The turmoil of the early days remains: “you still have to push past some nonsense.” I believe this is more than an oblique reference to the host, the stern but lovable Captain Asshole.
If you palm him french fries, he’ll seat ya faster.
Also, the whole counter thing doesn’t pan out like it’s supposed to:
“The hotel intrudes on the restaurant, challenging a fundamental reason for the counter arrangement — to allow you undistracted communion with your food.”
Again with communion. I guess he didn’t find the little knee pads at the pew too comfortable?
Frank returns to the food at the end, citing Robuchon's judicious use of the exotic and his respect for core ingredients: "Sautéed squid leaned on its own tenderness, as well as some chorizo. Mr. Robuchon knows when and how to bring a pig into play."
"Oh no...please not me...it's just a silly costume..."
Frank touches on the minute handiwork of the kitchen, like the miniscule chives, or the blocks of tuna so perfectly cut that they would satisfy a "geometry geek with a protractor."
Now what kind of a message is that to send to the kids, Frank? MATH IS NOT FOR GEEKS, ok? It's definitely for man-virgins and sociophobes, but it doesn't mean you're a GEEK if you like math.
This guy: not finding fault with Robuchon's tuna. In fact, not finding ANY tuna.
The desserts "resembled stage sets,": "I preferred a chocolate adventure with so many slopes and swirls in the landscape around a butte-like molten cake that I needed a road map to find my way back out of it." I'm literally going to leave this one alone. The above sentence is a make-your-own-joke kit. I'm going to back off slowly with my hands in the air...

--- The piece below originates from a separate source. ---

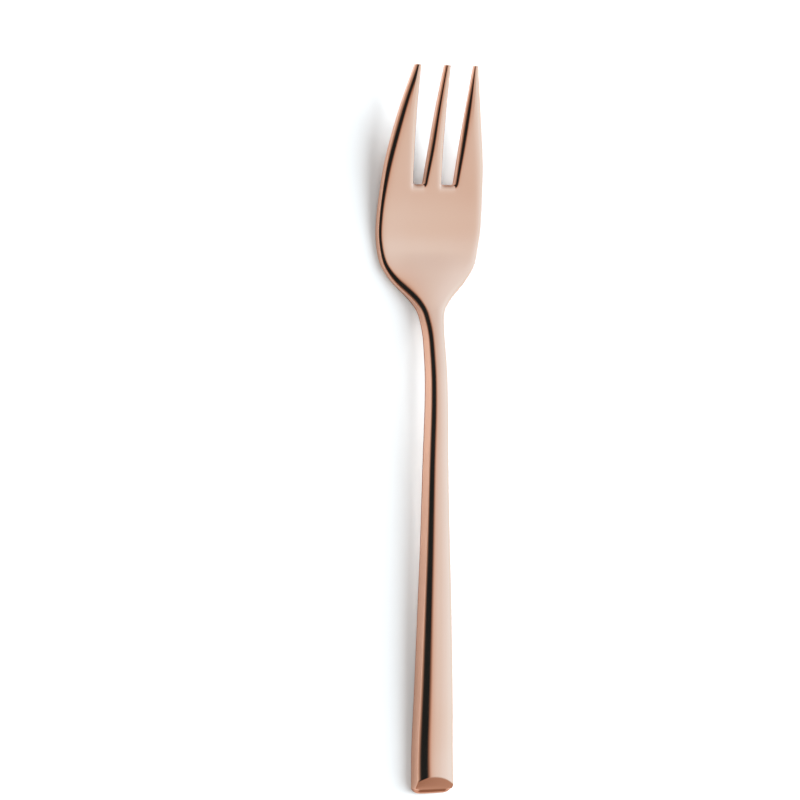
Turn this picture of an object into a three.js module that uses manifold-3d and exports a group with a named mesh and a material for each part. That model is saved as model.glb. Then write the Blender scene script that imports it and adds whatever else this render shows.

So along with some quirks/inconsistency in service, the pricing is unpredictable for the results. Frank winds down his three-star situation with another question: Why haven't these kinks been worked out yet?? Answer: because someone like Robuchon doesn't have to "sweat the small stuff."
"L’Atelier suggests what happens when we too readily genuflect." A good lesson for restaurant-goers, but also for prostitutes. (Don't worry, you're exempt, MATH GEEKS.)